Les démunis durement touchés
Ces problèmes perdurent depuis des années et, le mois dernier, une révélation du président Rohani sur les détails du budget national a choqué les Iraniens. Les plus démunis, contraints de voir leur qualité de vie se détériorer progressivement, ont remarqué que de sommes importantes d’argent sont annuellement allouées aux Gardiens de la Révolution et aux institutions religieuses sous tutelle des autorités non élues. Ces sanctions ont augmenté la mainmise sur l’économie de ces institutions alors que ce sont les plus démunis qui ont été le plus durement touchés. La situation actuelle est telle qu’une petite minorité liée au régime vit confortablement alors que les gens ordinaires s’appauvrissent rapidement.
La police est parvenue à réprimer les manifestations après plus de dix jours de soulèvements, avec l’arrestation de plus de 4000 personnes.
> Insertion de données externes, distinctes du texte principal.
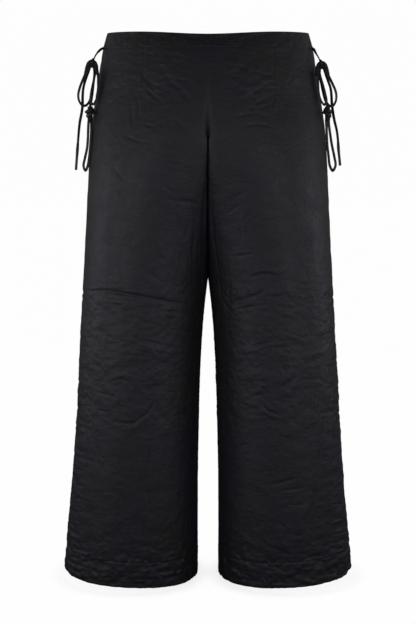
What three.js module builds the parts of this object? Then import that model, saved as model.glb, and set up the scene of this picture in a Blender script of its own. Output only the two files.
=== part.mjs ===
// Wide-leg trousers with a tie at each side, in millimetres, +Z up.
// The front faces -Y and the wearer's right is at -X. The origin is the middle of the waist opening,
// level with its top edge. The cloth is a thin wall round the empty torso and legs.
import * as THREE from 'three';

// Driving dimensions.
const WAISTBAND_HEIGHT = 29;
const CROTCH_DEPTH = 265;         // waist top down to where the legs part
const HEM_DEPTH = 1028;           // waist top down to the hem, at the middle of a leg
const HEM_TURN_UP = 50;           // height of the cloth turned up inside the hem
const CROTCH_CURVE = { front: 165, back: 150 };   // depth where the centre seams start to curve under
const SEAM_GAP = 0.3;             // left between neighbouring pieces
const LEG_GAP = 1.2;              // left between the legs where they touch
const CLOTH = 1.6;                // wall of a panel
const BAND_CLOTH = 2.6;           // wall of the doubled waistband
const HEM_CLOTH = 2.8;            // wall where the hem is turned up
const OVAL_POWER = 2.2;           // 2 is an ellipse, more is squarer
const FRONT_DIP = { depth: 6, reach: 90 };   // the waist's top edge sinks at the front middle
const HEM_TILT = 0.05;            // the outer side of a hem is higher than its inner side
const TIE_WIDTH = 4;
const TIE_SIDES = 8;
const TIE_STEP = 11;              // length of one straight piece of a tie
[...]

Le guide suprême rejette la responsabilité de ces soulèvements sur Israël, les États-Unis et l’Arabie saoudite, tandis que le président Rohani rappelle le droit de manifester des citoyens, sans pour autant en faire plus pour les manifestants arrêtés. Certains réformateurs et la plupart des conservateurs ont envoyé des avertissements sévères à l’encontre des contestataires à cause de la tournure anti-régime du mouvement.
Ces manifestations témoignent de la précarité du régime et de l’ampleur du mécontentement populaire dans le pays. Elles sont le fruit de la grogne des classes pauvres alors qu’en 2009 c’était la classe moyenne qui s’était soulevée pour plus de libertés politiques et individuelles. Le mécontentement ne disparaîtra pas du jour au lendemain même si les manifestations ont été réprimées. Le régime est face à un défi colossal. Ces deux classes peuvent s’avérer difficiles à contrôler le jour où elles feront front commun contre le système politique. Force est de constater que les autorités préfèrent exercer plus de répression au risque de généraliser ce mécontentement.